BEGIN RAW DATA
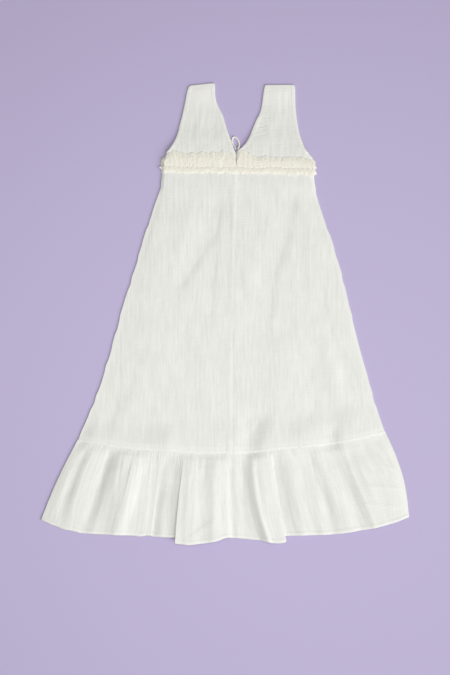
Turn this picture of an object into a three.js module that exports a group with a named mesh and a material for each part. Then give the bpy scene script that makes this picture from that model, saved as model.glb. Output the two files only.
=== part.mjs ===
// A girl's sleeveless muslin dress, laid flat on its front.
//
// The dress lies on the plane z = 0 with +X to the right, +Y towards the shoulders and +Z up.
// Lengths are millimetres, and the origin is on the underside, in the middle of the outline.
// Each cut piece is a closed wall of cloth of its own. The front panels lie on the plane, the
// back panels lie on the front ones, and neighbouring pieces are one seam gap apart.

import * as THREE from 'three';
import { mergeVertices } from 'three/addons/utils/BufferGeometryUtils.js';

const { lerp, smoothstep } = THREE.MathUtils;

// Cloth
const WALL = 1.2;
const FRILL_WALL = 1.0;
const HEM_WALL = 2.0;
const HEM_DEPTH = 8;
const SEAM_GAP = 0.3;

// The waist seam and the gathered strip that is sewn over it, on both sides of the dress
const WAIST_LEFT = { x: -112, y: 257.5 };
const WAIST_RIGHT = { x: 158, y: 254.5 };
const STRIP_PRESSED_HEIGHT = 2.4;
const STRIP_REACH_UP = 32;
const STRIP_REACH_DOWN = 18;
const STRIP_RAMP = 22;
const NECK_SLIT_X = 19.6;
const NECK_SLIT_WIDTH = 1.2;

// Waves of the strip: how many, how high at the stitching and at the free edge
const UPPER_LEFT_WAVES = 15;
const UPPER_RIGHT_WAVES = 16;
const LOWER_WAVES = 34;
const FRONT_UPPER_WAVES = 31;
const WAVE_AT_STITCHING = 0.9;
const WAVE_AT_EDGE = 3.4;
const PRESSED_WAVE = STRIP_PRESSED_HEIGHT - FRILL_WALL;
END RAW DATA
## EXERCISE TASK
Hand back the material above in full, exactly as written.

## CORRECT RESPONSE
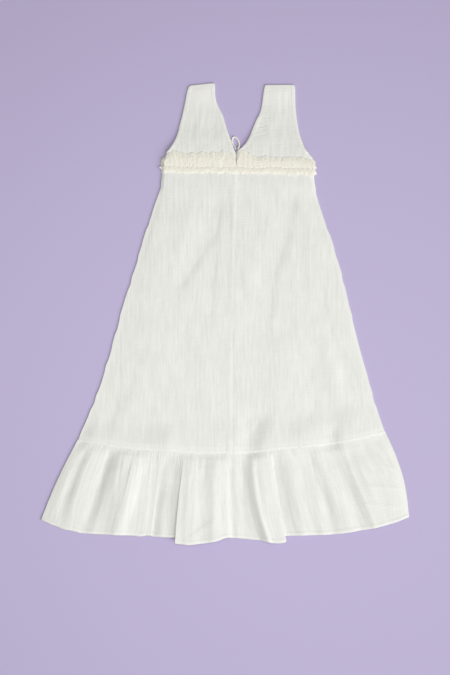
Turn this picture of an object into a three.js module that exports a group with a named mesh and a material for each part. Then give the bpy scene script that makes this picture from that model, saved as model.glb. Output the two files only.
=== part.mjs ===
// A girl's sleeveless muslin dress, laid flat on its front.
//
// The dress lies on the plane z = 0 with +X to the right, +Y towards the shoulders and +Z up.
// Lengths are millimetres, and the origin is on the underside, in the middle of the outline.
// Each cut piece is a closed wall of cloth of its own. The front panels lie on the plane, the
// back panels lie on the front ones, and neighbouring pieces are one seam gap apart.

import * as THREE from 'three';
import { mergeVertices } from 'three/addons/utils/BufferGeometryUtils.js';

const { lerp, smoothstep } = THREE.MathUtils;

// Cloth
const WALL = 1.2;
const FRILL_WALL = 1.0;
const HEM_WALL = 2.0;
const HEM_DEPTH = 8;
const SEAM_GAP = 0.3;

// The waist seam and the gathered strip that is sewn over it, on both sides of the dress
const WAIST_LEFT = { x: -112, y: 257.5 };
const WAIST_RIGHT = { x: 158, y: 254.5 };
const STRIP_PRESSED_HEIGHT = 2.4;
const STRIP_REACH_UP = 32;
const STRIP_REACH_DOWN = 18;
const STRIP_RAMP = 22;
const NECK_SLIT_X = 19.6;
const NECK_SLIT_WIDTH = 1.2;

// Waves of the strip: how many, how high at the stitching and at the free edge
const UPPER_LEFT_WAVES = 15;
const UPPER_RIGHT_WAVES = 16;
const LOWER_WAVES = 34;
const FRONT_UPPER_WAVES = 31;
const WAVE_AT_STITCHING = 0.9;
const WAVE_AT_EDGE = 3.4;
const PRESSED_WAVE = STRIP_PRESSED_HEIGHT - FRILL_WALL;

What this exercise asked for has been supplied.